In realtà, spiega il filologo, la recensione fin dall’inizio si è mostrata come una scatola cinese di dubbi sciolti solo grazie a lunghe ricerche e viaggi su e giù per l’Italia: «Partendo dal primo enigma, il fatto che la pagina non era firmata con le iniziali di Giacomo Leopardi, ma con le lettere M.D.». Una specie di depistaggio attuato dal poeta che aveva appena lasciato gli interessi astronomici per dedicarsi allo studio letterario «matto e disperatissimo»? O uno dei primi fake della storia, realizzato copiando la grafia del «giovane favoloso» per poi spiazzare il lettore con una firma fuorviante? «In realtà la sigla M.D. era stata utilizzata altre volte da Leopardi», chiarisce lo studioso: «significa Monaldoade, il soprannome omerico che gli aveva dato lo zio Carlo Antici».
Genetelli è emozionato, e non riesce neppure a ricordare il giorno esatto in cui ha ritrovato il documento: «Tempo fa durante uno dei miei soggiorni a Napoli per lavorare sulle carte leopardiane, ho chiesto la riproduzione di una serie di materiali, potenzialmente interessanti: fra questi la misteriosa Ombra di Dante». Quando a casa lo lesse con attenzione capì subito che si trovava di fronte a un inedito di Leopardi, ma anche che, in assenza di una copia originale dell’Ombra di Dante scritta dal «signor Giuliano Anniballi» (come riporta la copertina), la sua scoperta era solo parziale: «Forse non tutti lo sanno, ma Leopardi amava fare scherzi letterari, per esempio una volta scrisse un Inno a Nettuno che in realtà era la traduzione di un testo greco mai esistito».

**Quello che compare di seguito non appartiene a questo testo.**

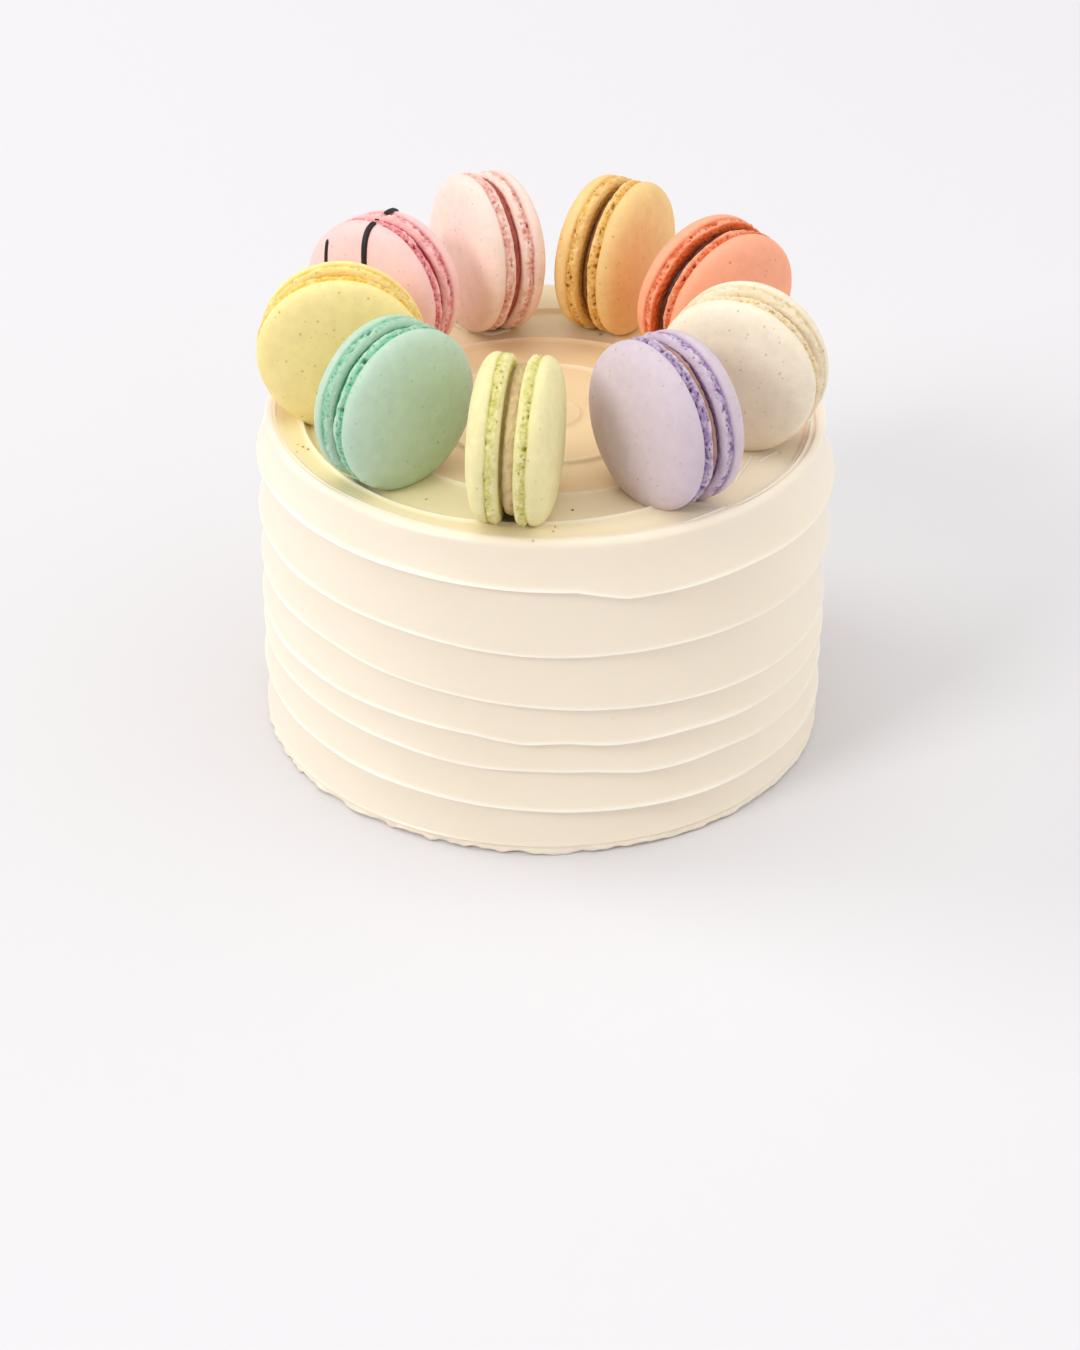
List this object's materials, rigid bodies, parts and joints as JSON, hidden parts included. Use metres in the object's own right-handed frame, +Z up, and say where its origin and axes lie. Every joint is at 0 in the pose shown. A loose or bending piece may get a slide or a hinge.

La ricerca del volume di Anniballi durò mesi, «non ve n’era traccia né nelle biblioteche nè su Internet». Sino a un bellissimo giorno, quello in cui il professore di Friburgo scopre che il volumetto è apparso su una vendita on line. «Non mi parve vero, e quando lo ricevetti capii dalla prima pagina molte altre cose». Prima di tutto la stamperia Rossi che aveva pubblicato il libro era la stessa di cui la famiglia Leopardi si era servita più volte per pubblicare cose proprie. «Poi ci fu un secondo indizio decisivo che trasformò quel foglio in un inedito leopardiano, perché L’ombra di Dante aveva uno specialissimo dedicatario: Sebastiano Sanchini, zio di Giuliano Anniballi, nientemeno che il sacerdote diventato nel 1807 il precettore di Giacomo Leopardi». Un altro ottimo motivo perché il poeta si interessasse all’opera al punto di recensirla. Fu forse Francesco Cassi, cugino del conte Monaldo Leopardi, a suggerire il nome del precettore. Un lavoro che gli diede molta soddisfazione, ma che cinque anni dopo lo portò ad abbandonare l’educazione del giovane Leopardi. Fu lui stesso a comunicarlo al padre: «Caro Monaldo, non ho più nulla da insegnare a questo ragazzo».